What to do » Repeat the material exactly as it appears.

····················

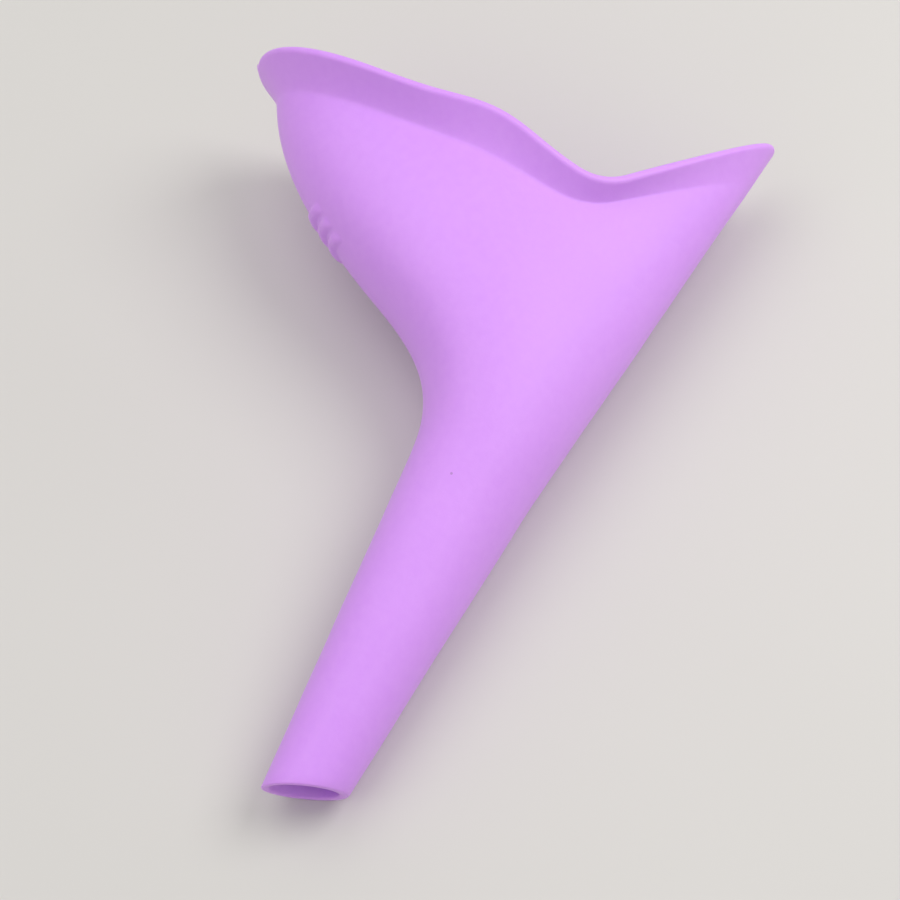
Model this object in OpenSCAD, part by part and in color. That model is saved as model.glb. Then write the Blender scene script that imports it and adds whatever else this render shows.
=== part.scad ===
// Stand-up urination funnel: one soft silicone moulding, lying on its side.
// A wide teardrop cup with an out-turned sealing lip narrows to a straight, tapered spout with a slanted tip.
// The funnel is one piece. Each node is one region of it, and the regions meet face to face.
// The shape is worked out along its spout axis: x runs from the outlet to the mouth, y runs forward from
// the axis, and z runs across the width. lying() then tilts and rolls it onto the table.

/* [Spout] */
// Diameter of the straight bore in the outlet
bore_d = 14.8; // [10:0.2:22]
// Wall thickness at the tip
tip_wall = 1.9; // [1.4:0.1:3]
// Length of the outlet ring, which holds the straight bore
ring_len = 14; // [10:1:30]
// Slant of the cut across the tip in degrees, which leaves the front side longer
tip_slant = 22; // [0:1:30]
// Distance from the tip to the throat, where the cup begins
throat_x = 83.5; // [50:0.5:110]
// Outside diameter of the throat
throat_d = 31.2; // [24:0.2:38]

/* [Cup and mouth] */
// Distance along the axis from the tip to the front of the lip
mouth_x = 158; // [125:0.5:190]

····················

Task output »
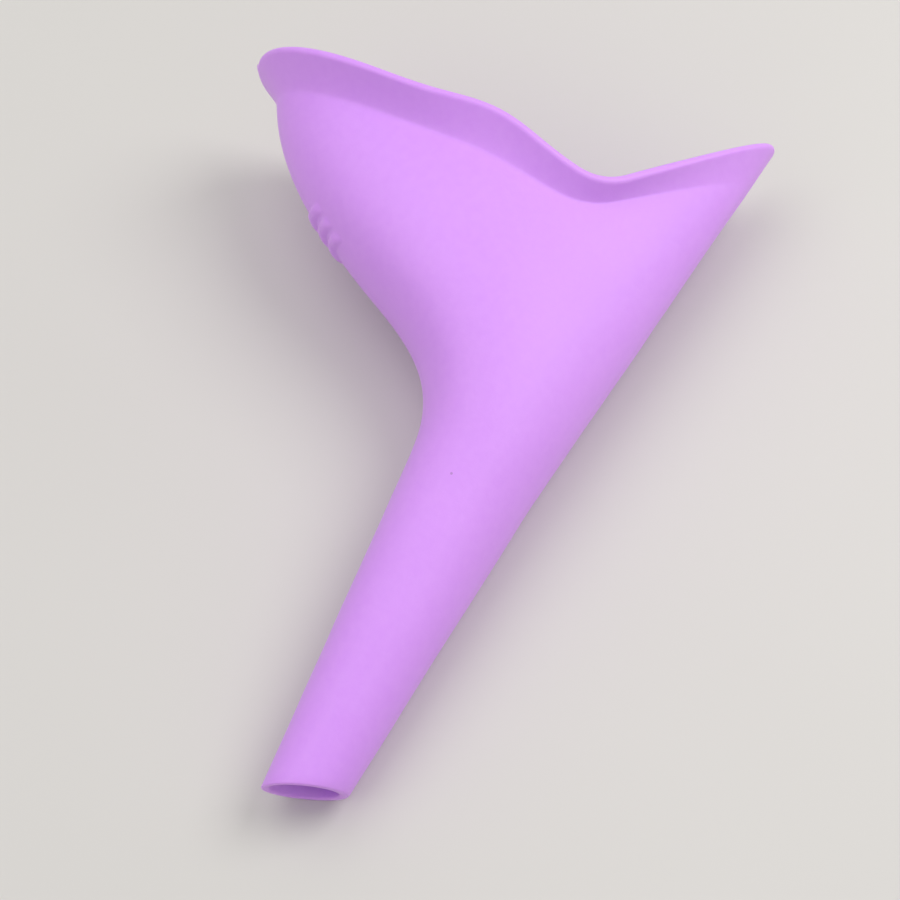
Model this object in OpenSCAD, part by part and in color. That model is saved as model.glb. Then write the Blender scene script that imports it and adds whatever else this render shows.
=== part.scad ===
// Stand-up urination funnel: one soft silicone moulding, lying on its side.
// A wide teardrop cup with an out-turned sealing lip narrows to a straight, tapered spout with a slanted tip.
// The funnel is one piece. Each node is one region of it, and the regions meet face to face.
// The shape is worked out along its spout axis: x runs from the outlet to the mouth, y runs forward from
// the axis, and z runs across the width. lying() then tilts and rolls it onto the table.

/* [Spout] */
// Diameter of the straight bore in the outlet
bore_d = 14.8; // [10:0.2:22]
// Wall thickness at the tip
tip_wall = 1.9; // [1.4:0.1:3]
// Length of the outlet ring, which holds the straight bore
ring_len = 14; // [10:1:30]
// Slant of the cut across the tip in degrees, which leaves the front side longer
tip_slant = 22; // [0:1:30]
// Distance from the tip to the throat, where the cup begins
throat_x = 83.5; // [50:0.5:110]
// Outside diameter of the throat
throat_d = 31.2; // [24:0.2:38]

/* [Cup and mouth] */
// Distance along the axis from the tip to the front of the lip
mouth_x = 158; // [125:0.5:190]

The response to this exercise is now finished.